Exercise description: Extract all data as written.

....................

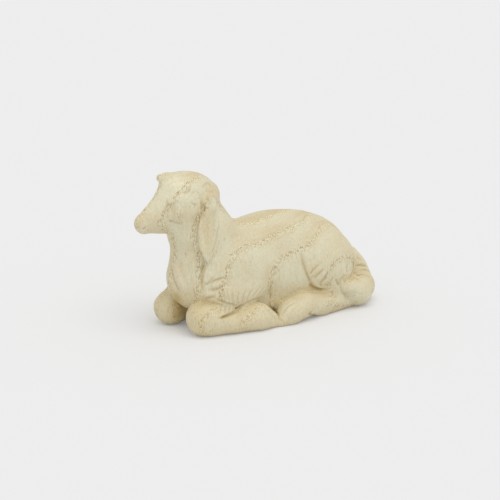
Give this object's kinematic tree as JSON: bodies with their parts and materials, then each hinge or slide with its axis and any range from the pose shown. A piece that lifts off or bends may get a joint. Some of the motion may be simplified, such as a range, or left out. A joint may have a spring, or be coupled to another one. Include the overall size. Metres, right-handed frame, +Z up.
{
  "type": "sheep figurine",
  "caption": "Small carved wooden sheep, unpainted, lying with folded legs on a flat base, head up and turned a little, ears hanging, tail curled to one side.",
  "frame": {"origin": "on the flat base, under the middle of the belly", "axes": "-X towards the nose and +X towards the tail, -Y towards the sheep's left side, +Z up"},
  "size_m": [0.079, 0.0324, 0.0471],
  "materials": {
    "wood": "bare sanded ash-like wood, open pores, no paint or varnish"
  },
  "bodies": {
    "root": {"body": "wood", "neck": "wood", "head": "wood", "wool_cap": "wood", "forelock": "wood", "tail": "wood", "tail_tuft": "wood", "left_ear": "wood", "left_shoulder": "wood", "left_forearm": "wood", "left_fore_cannon": "wood", "left_fore_hoof": "wood", "left_haunch": "wood", "left_hind_cannon": "wood", "left_hind_hoof": "wood", "right_ear": "wood", "right_shoulder": "wood", "right_forearm": "wood", "right_fore_cannon": "wood", "right_fore_hoof": "wood", "right_haunch": "wood", "right_hind_cannon": "wood", "right_hind_hoof": "wood"}
  },
  "joints": []
}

....................

Expected answer:
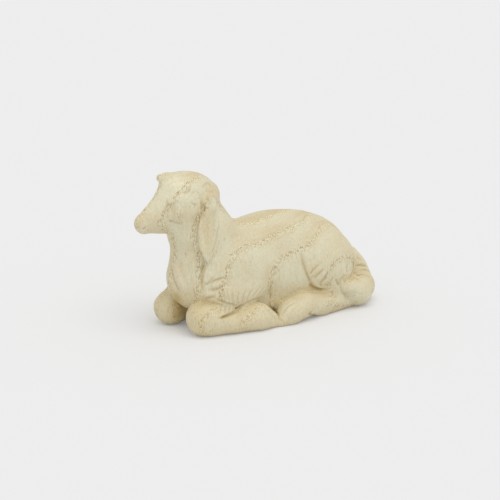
Give this object's kinematic tree as JSON: bodies with their parts and materials, then each hinge or slide with its axis and any range from the pose shown. A piece that lifts off or bends may get a joint. Some of the motion may be simplified, such as a range, or left out. A joint may have a spring, or be coupled to another one. Include the overall size. Metres, right-handed frame, +Z up.
{
  "type": "sheep figurine",
  "caption": "Small carved wooden sheep, unpainted, lying with folded legs on a flat base, head up and turned a little, ears hanging, tail curled to one side.",
  "frame": {"origin": "on the flat base, under the middle of the belly", "axes": "-X towards the nose and +X towards the tail, -Y towards the sheep's left side, +Z up"},
  "size_m": [0.079, 0.0324, 0.0471],
  "materials": {
    "wood": "bare sanded ash-like wood, open pores, no paint or varnish"
  },
  "bodies": {
    "root": {"body": "wood", "neck": "wood", "head": "wood", "wool_cap": "wood", "forelock": "wood", "tail": "wood", "tail_tuft": "wood", "left_ear": "wood", "left_shoulder": "wood", "left_forearm": "wood", "left_fore_cannon": "wood", "left_fore_hoof": "wood", "left_haunch": "wood", "left_hind_cannon": "wood", "left_hind_hoof": "wood", "right_ear": "wood", "right_shoulder": "wood", "right_forearm": "wood", "right_fore_cannon": "wood", "right_fore_hoof": "wood", "right_haunch": "wood", "right_hind_cannon": "wood", "right_hind_hoof": "wood"}
  },
  "joints": []
}